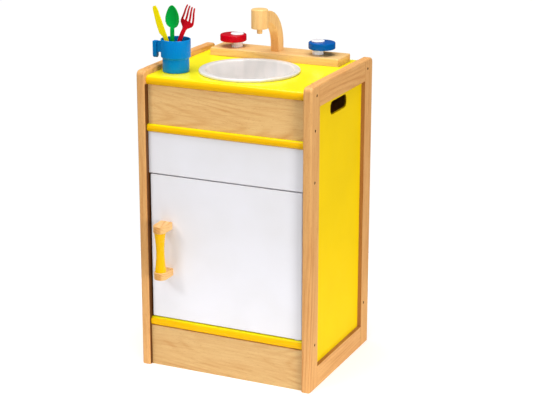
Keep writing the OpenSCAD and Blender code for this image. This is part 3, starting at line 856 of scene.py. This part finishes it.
def frame_screws_piece(side, finish):
    """The frame's dark screws, each with a long head and a hexagon socket, sunk in the post."""
    node = f"{side}_frame_screws"
    shank_r, head_r, socket_r = 1.8 * MM, SCREW_HOLE_R - HAIR, 1.3 * MM
    head_length, proud, socket_depth = 14 * MM, 1.5 * MM, 3 * MM
    bm = bmesh.new()
    sockets = bmesh.new()
    for low, high in solids_of(node):
        centre = middle((low, high))
        outer, inner, outward = outer_and_inner(side, low, high)
        out = (outward, 0, 0)
        step = abs(outer - inner) - head_length
        end = abs(outer - inner) + proud
        corners = [(0, 0), (shank_r, 0), (shank_r, step), (head_r, step), (head_r, end), (0, end)]
        profile = fillet(corners, [0, 0.6 * MM, 0, 0, 0.4 * MM, 0], steps=3, closed=False)
        turned(bm, profile, (inner, centre.y, centre.z), out, segments=32)
        hexagon = [(0, 0), (socket_r, 0), (socket_r, socket_depth + MM), (0, socket_depth + MM)]
        start = (outer + outward * (proud - socket_depth), centre.y, centre.z)
        turned(sockets, hexagon, start, out, segments=6)
    return fit(combine(piece_from(bm, node + "_piece"), sockets), node, finish)


def rail_piece(side, place):
    """One rail: its free long edges are rounded over, the edges beside the panel only eased."""
    sizes = bpy.context.scene.kitchen_sizes
    node = f"{side}_{place}_rail"
    low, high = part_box(node)
    foot_edge, panel_edge = 1.2 * MM, 1.0 * MM
    free_z, free_edge = (high.z, sizes.post_edge) if place == "top" else (low.z, foot_edge)

    def ease(point, crosswise):
        if crosswise:
            return 0.0
        if near(point.z, free_z):
            return free_edge
        at_end = near(point.y, low.y) or near(point.y, high.y)
        return sizes.joint_edge if at_end else panel_edge

    return node, board(node, ease)


def side_panel_piece(side):
    """A lacquered panel with its hand hole, rounded at the mouth and wider on the inside."""
    node = f"{side}_side_panel"
    margin, corner, lip, past = 4 * MM, 10 * MM, 0.9 * MM, 5 * MM
    front_splay, back_splay = -2 * MM, 14 * MM
    low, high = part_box(node)
    openings = frame["record"]["physics"]["openings"]
    hole = next(o["box_m"] for o in openings if o["name"] == f"{side}_hand_hole")
    grow = Vector((0, margin, margin))
    hole_low, hole_high = Vector(hole[0]) - grow, Vector(hole[1]) + grow
    middle_y = middle((hole_low, hole_high)).y
    inner = outer_and_inner(side, low, high)[1]
    bm = bmesh.new()
    plate(bm, box_outline(low, high, 0), low.x, high.x, 0)
    cutter = bmesh.new()
    outline = fillet(box_outline(hole_low, hole_high, 0), [corner] * 4, steps=8)
    plate(cutter, outline, low.x - past, high.x + past, 0)
    for vert in cutter.verts:
        if abs(vert.co.x) < abs(inner):
            vert.co.y += back_splay if vert.co.y > middle_y else front_splay
    piece = combine(piece_from(bm, node + "_piece"), cutter)
    return node, round_edges(piece, lip, segments=4)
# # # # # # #
__Exercise brief__
Word for word, quote all of the data above.

__Correct output__
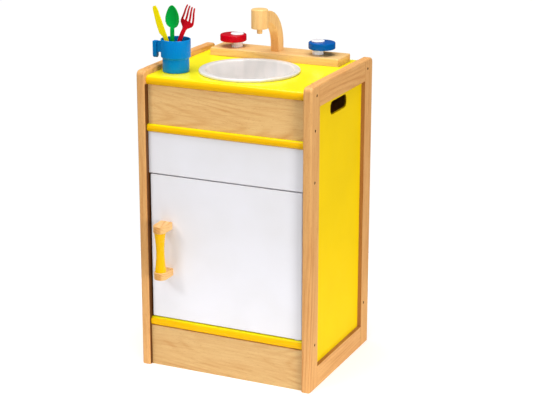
Keep writing the OpenSCAD and Blender code for this image. This is part 3, starting at line 856 of scene.py. This part finishes it.
def frame_screws_piece(side, finish):
    """The frame's dark screws, each with a long head and a hexagon socket, sunk in the post."""
    node = f"{side}_frame_screws"
    shank_r, head_r, socket_r = 1.8 * MM, SCREW_HOLE_R - HAIR, 1.3 * MM
    head_length, proud, socket_depth = 14 * MM, 1.5 * MM, 3 * MM
    bm = bmesh.new()
    sockets = bmesh.new()
    for low, high in solids_of(node):
        centre = middle((low, high))
        outer, inner, outward = outer_and_inner(side, low, high)
        out = (outward, 0, 0)
        step = abs(outer - inner) - head_length
        end = abs(outer - inner) + proud
        corners = [(0, 0), (shank_r, 0), (shank_r, step), (head_r, step), (head_r, end), (0, end)]
        profile = fillet(corners, [0, 0.6 * MM, 0, 0, 0.4 * MM, 0], steps=3, closed=False)
        turned(bm, profile, (inner, centre.y, centre.z), out, segments=32)
        hexagon = [(0, 0), (socket_r, 0), (socket_r, socket_depth + MM), (0, socket_depth + MM)]
        start = (outer + outward * (proud - socket_depth), centre.y, centre.z)
        turned(sockets, hexagon, start, out, segments=6)
    return fit(combine(piece_from(bm, node + "_piece"), sockets), node, finish)


def rail_piece(side, place):
    """One rail: its free long edges are rounded over, the edges beside the panel only eased."""
    sizes = bpy.context.scene.kitchen_sizes
    node = f"{side}_{place}_rail"
    low, high = part_box(node)
    foot_edge, panel_edge = 1.2 * MM, 1.0 * MM
    free_z, free_edge = (high.z, sizes.post_edge) if place == "top" else (low.z, foot_edge)

    def ease(point, crosswise):
        if crosswise:
            return 0.0
        if near(point.z, free_z):
            return free_edge
        at_end = near(point.y, low.y) or near(point.y, high.y)
        return sizes.joint_edge if at_end else panel_edge

    return node, board(node, ease)


def side_panel_piece(side):
    """A lacquered panel with its hand hole, rounded at the mouth and wider on the inside."""
    node = f"{side}_side_panel"
    margin, corner, lip, past = 4 * MM, 10 * MM, 0.9 * MM, 5 * MM
    front_splay, back_splay = -2 * MM, 14 * MM
    low, high = part_box(node)
    openings = frame["record"]["physics"]["openings"]
    hole = next(o["box_m"] for o in openings if o["name"] == f"{side}_hand_hole")
    grow = Vector((0, margin, margin))
    hole_low, hole_high = Vector(hole[0]) - grow, Vector(hole[1]) + grow
    middle_y = middle((hole_low, hole_high)).y
    inner = outer_and_inner(side, low, high)[1]
    bm = bmesh.new()
    plate(bm, box_outline(low, high, 0), low.x, high.x, 0)
    cutter = bmesh.new()
    outline = fillet(box_outline(hole_low, hole_high, 0), [corner] * 4, steps=8)
    plate(cutter, outline, low.x - past, high.x + past, 0)
    for vert in cutter.verts:
        if abs(vert.co.x) < abs(inner):
            vert.co.y += back_splay if vert.co.y > middle_y else front_splay
    piece = combine(piece_from(bm, node + "_piece"), cutter)
    return node, round_edges(piece, lip, segments=4)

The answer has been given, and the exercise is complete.